>>>

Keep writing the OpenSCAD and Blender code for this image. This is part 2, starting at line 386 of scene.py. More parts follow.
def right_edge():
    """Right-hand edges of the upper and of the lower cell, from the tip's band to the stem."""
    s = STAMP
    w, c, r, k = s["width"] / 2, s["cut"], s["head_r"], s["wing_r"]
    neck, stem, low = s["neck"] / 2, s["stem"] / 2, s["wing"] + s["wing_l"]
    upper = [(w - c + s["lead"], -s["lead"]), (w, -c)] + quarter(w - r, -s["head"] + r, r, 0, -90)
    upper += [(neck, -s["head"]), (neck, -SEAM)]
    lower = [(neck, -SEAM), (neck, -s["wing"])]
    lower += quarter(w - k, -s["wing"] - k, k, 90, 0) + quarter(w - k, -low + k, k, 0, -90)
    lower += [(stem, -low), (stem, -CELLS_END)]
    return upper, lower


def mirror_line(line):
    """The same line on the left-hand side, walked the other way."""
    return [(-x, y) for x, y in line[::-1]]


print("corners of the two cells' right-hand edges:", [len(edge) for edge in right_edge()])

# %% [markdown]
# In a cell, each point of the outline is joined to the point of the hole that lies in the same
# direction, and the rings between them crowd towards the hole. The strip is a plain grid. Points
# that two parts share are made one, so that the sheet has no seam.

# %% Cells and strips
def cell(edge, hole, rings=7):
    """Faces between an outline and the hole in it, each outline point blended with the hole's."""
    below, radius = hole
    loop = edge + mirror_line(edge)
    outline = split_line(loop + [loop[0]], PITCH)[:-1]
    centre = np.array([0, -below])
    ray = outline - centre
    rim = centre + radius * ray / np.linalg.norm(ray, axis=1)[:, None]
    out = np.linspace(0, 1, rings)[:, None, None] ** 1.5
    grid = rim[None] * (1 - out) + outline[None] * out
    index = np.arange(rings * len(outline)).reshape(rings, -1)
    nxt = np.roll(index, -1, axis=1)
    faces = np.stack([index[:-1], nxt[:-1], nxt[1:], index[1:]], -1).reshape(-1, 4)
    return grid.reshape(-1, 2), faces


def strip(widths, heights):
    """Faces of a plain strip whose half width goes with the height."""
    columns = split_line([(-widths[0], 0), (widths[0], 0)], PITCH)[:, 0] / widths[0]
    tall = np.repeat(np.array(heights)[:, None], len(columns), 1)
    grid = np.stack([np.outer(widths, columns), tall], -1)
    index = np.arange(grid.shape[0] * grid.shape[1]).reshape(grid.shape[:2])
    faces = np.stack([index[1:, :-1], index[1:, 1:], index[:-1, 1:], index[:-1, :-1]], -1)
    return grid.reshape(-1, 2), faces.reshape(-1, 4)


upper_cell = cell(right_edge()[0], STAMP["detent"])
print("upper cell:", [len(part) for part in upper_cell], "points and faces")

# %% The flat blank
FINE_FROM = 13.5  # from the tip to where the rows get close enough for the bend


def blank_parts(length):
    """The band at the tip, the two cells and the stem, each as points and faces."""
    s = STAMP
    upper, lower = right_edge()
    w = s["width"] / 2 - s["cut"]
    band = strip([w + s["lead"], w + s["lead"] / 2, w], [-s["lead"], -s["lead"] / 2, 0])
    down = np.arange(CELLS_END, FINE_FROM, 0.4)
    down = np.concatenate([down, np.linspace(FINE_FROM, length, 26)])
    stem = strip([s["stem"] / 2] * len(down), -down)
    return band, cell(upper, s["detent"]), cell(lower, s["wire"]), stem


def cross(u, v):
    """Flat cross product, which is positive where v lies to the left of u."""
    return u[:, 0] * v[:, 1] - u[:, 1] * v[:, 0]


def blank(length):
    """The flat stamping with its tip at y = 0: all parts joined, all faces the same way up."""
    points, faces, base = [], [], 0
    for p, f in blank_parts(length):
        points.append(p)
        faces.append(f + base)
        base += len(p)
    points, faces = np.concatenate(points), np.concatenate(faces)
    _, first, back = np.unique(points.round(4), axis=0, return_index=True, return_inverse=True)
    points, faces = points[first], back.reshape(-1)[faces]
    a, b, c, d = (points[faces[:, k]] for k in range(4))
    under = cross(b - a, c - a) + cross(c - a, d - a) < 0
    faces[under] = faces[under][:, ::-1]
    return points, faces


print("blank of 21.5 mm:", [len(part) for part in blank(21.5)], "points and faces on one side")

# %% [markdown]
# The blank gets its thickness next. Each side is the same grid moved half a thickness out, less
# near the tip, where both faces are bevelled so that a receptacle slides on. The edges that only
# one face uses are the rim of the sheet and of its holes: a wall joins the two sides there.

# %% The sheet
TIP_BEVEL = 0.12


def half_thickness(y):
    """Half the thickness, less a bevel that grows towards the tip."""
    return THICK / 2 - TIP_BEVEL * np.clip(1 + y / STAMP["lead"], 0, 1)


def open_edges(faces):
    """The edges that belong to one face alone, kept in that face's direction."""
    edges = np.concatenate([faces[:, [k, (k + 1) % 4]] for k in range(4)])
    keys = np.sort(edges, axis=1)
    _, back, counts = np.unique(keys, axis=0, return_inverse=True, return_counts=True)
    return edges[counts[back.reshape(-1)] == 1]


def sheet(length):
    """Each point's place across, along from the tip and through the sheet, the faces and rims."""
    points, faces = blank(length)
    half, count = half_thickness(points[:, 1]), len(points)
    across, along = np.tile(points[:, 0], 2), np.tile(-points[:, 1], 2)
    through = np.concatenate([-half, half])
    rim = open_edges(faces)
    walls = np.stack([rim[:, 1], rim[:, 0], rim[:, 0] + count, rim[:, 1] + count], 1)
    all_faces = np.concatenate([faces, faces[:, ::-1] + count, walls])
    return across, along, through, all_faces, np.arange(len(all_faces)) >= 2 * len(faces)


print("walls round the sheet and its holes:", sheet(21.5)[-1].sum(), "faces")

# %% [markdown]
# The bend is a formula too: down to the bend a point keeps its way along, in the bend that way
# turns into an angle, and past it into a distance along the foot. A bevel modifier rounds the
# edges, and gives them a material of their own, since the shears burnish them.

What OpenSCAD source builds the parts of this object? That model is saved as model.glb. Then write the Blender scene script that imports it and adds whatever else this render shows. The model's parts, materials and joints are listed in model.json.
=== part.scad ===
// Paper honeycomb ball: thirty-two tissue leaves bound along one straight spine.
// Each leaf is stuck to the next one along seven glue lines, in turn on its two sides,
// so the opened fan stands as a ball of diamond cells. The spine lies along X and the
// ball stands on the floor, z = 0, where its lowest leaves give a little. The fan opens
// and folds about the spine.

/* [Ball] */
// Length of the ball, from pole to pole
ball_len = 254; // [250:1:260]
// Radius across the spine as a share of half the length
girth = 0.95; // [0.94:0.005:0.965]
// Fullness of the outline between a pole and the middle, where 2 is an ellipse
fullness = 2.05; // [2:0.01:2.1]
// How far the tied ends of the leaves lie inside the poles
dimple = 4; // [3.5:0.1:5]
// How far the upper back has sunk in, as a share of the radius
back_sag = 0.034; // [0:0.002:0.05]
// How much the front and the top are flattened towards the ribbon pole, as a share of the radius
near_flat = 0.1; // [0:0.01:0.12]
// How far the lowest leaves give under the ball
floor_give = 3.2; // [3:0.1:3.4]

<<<

• _What you have to do_:
Extract the whole listing, character for character.

• _Solution_:
Keep writing the OpenSCAD and Blender code for this image. This is part 2, starting at line 386 of scene.py. More parts follow.
def right_edge():
    """Right-hand edges of the upper and of the lower cell, from the tip's band to the stem."""
    s = STAMP
    w, c, r, k = s["width"] / 2, s["cut"], s["head_r"], s["wing_r"]
    neck, stem, low = s["neck"] / 2, s["stem"] / 2, s["wing"] + s["wing_l"]
    upper = [(w - c + s["lead"], -s["lead"]), (w, -c)] + quarter(w - r, -s["head"] + r, r, 0, -90)
    upper += [(neck, -s["head"]), (neck, -SEAM)]
    lower = [(neck, -SEAM), (neck, -s["wing"])]
    lower += quarter(w - k, -s["wing"] - k, k, 90, 0) + quarter(w - k, -low + k, k, 0, -90)
    lower += [(stem, -low), (stem, -CELLS_END)]
    return upper, lower


def mirror_line(line):
    """The same line on the left-hand side, walked the other way."""
    return [(-x, y) for x, y in line[::-1]]


print("corners of the two cells' right-hand edges:", [len(edge) for edge in right_edge()])

# %% [markdown]
# In a cell, each point of the outline is joined to the point of the hole that lies in the same
# direction, and the rings between them crowd towards the hole. The strip is a plain grid. Points
# that two parts share are made one, so that the sheet has no seam.

# %% Cells and strips
def cell(edge, hole, rings=7):
    """Faces between an outline and the hole in it, each outline point blended with the hole's."""
    below, radius = hole
    loop = edge + mirror_line(edge)
    outline = split_line(loop + [loop[0]], PITCH)[:-1]
    centre = np.array([0, -below])
    ray = outline - centre
    rim = centre + radius * ray / np.linalg.norm(ray, axis=1)[:, None]
    out = np.linspace(0, 1, rings)[:, None, None] ** 1.5
    grid = rim[None] * (1 - out) + outline[None] * out
    index = np.arange(rings * len(outline)).reshape(rings, -1)
    nxt = np.roll(index, -1, axis=1)
    faces = np.stack([index[:-1], nxt[:-1], nxt[1:], index[1:]], -1).reshape(-1, 4)
    return grid.reshape(-1, 2), faces


def strip(widths, heights):
    """Faces of a plain strip whose half width goes with the height."""
    columns = split_line([(-widths[0], 0), (widths[0], 0)], PITCH)[:, 0] / widths[0]
    tall = np.repeat(np.array(heights)[:, None], len(columns), 1)
    grid = np.stack([np.outer(widths, columns), tall], -1)
    index = np.arange(grid.shape[0] * grid.shape[1]).reshape(grid.shape[:2])
    faces = np.stack([index[1:, :-1], index[1:, 1:], index[:-1, 1:], index[:-1, :-1]], -1)
    return grid.reshape(-1, 2), faces.reshape(-1, 4)


upper_cell = cell(right_edge()[0], STAMP["detent"])
print("upper cell:", [len(part) for part in upper_cell], "points and faces")

# %% The flat blank
FINE_FROM = 13.5  # from the tip to where the rows get close enough for the bend


def blank_parts(length):
    """The band at the tip, the two cells and the stem, each as points and faces."""
    s = STAMP
    upper, lower = right_edge()
    w = s["width"] / 2 - s["cut"]
    band = strip([w + s["lead"], w + s["lead"] / 2, w], [-s["lead"], -s["lead"] / 2, 0])
    down = np.arange(CELLS_END, FINE_FROM, 0.4)
    down = np.concatenate([down, np.linspace(FINE_FROM, length, 26)])
    stem = strip([s["stem"] / 2] * len(down), -down)
    return band, cell(upper, s["detent"]), cell(lower, s["wire"]), stem


def cross(u, v):
    """Flat cross product, which is positive where v lies to the left of u."""
    return u[:, 0] * v[:, 1] - u[:, 1] * v[:, 0]


def blank(length):
    """The flat stamping with its tip at y = 0: all parts joined, all faces the same way up."""
    points, faces, base = [], [], 0
    for p, f in blank_parts(length):
        points.append(p)
        faces.append(f + base)
        base += len(p)
    points, faces = np.concatenate(points), np.concatenate(faces)
    _, first, back = np.unique(points.round(4), axis=0, return_index=True, return_inverse=True)
    points, faces = points[first], back.reshape(-1)[faces]
    a, b, c, d = (points[faces[:, k]] for k in range(4))
    under = cross(b - a, c - a) + cross(c - a, d - a) < 0
    faces[under] = faces[under][:, ::-1]
    return points, faces


print("blank of 21.5 mm:", [len(part) for part in blank(21.5)], "points and faces on one side")

# %% [markdown]
# The blank gets its thickness next. Each side is the same grid moved half a thickness out, less
# near the tip, where both faces are bevelled so that a receptacle slides on. The edges that only
# one face uses are the rim of the sheet and of its holes: a wall joins the two sides there.

# %% The sheet
TIP_BEVEL = 0.12


def half_thickness(y):
    """Half the thickness, less a bevel that grows towards the tip."""
    return THICK / 2 - TIP_BEVEL * np.clip(1 + y / STAMP["lead"], 0, 1)


def open_edges(faces):
    """The edges that belong to one face alone, kept in that face's direction."""
    edges = np.concatenate([faces[:, [k, (k + 1) % 4]] for k in range(4)])
    keys = np.sort(edges, axis=1)
    _, back, counts = np.unique(keys, axis=0, return_inverse=True, return_counts=True)
    return edges[counts[back.reshape(-1)] == 1]


def sheet(length):
    """Each point's place across, along from the tip and through the sheet, the faces and rims."""
    points, faces = blank(length)
    half, count = half_thickness(points[:, 1]), len(points)
    across, along = np.tile(points[:, 0], 2), np.tile(-points[:, 1], 2)
    through = np.concatenate([-half, half])
    rim = open_edges(faces)
    walls = np.stack([rim[:, 1], rim[:, 0], rim[:, 0] + count, rim[:, 1] + count], 1)
    all_faces = np.concatenate([faces, faces[:, ::-1] + count, walls])
    return across, along, through, all_faces, np.arange(len(all_faces)) >= 2 * len(faces)


print("walls round the sheet and its holes:", sheet(21.5)[-1].sum(), "faces")

# %% [markdown]
# The bend is a formula too: down to the bend a point keeps its way along, in the bend that way
# turns into an angle, and past it into a distance along the foot. A bevel modifier rounds the
# edges, and gives them a material of their own, since the shears burnish them.

What OpenSCAD source builds the parts of this object? That model is saved as model.glb. Then write the Blender scene script that imports it and adds whatever else this render shows. The model's parts, materials and joints are listed in model.json.
=== part.scad ===
// Paper honeycomb ball: thirty-two tissue leaves bound along one straight spine.
// Each leaf is stuck to the next one along seven glue lines, in turn on its two sides,
// so the opened fan stands as a ball of diamond cells. The spine lies along X and the
// ball stands on the floor, z = 0, where its lowest leaves give a little. The fan opens
// and folds about the spine.

/* [Ball] */
// Length of the ball, from pole to pole
ball_len = 254; // [250:1:260]
// Radius across the spine as a share of half the length
girth = 0.95; // [0.94:0.005:0.965]
// Fullness of the outline between a pole and the middle, where 2 is an ellipse
fullness = 2.05; // [2:0.01:2.1]
// How far the tied ends of the leaves lie inside the poles
dimple = 4; // [3.5:0.1:5]
// How far the upper back has sunk in, as a share of the radius
back_sag = 0.034; // [0:0.002:0.05]
// How much the front and the top are flattened towards the ribbon pole, as a share of the radius
near_flat = 0.1; // [0:0.01:0.12]
// How far the lowest leaves give under the ball
floor_give = 3.2; // [3:0.1:3.4]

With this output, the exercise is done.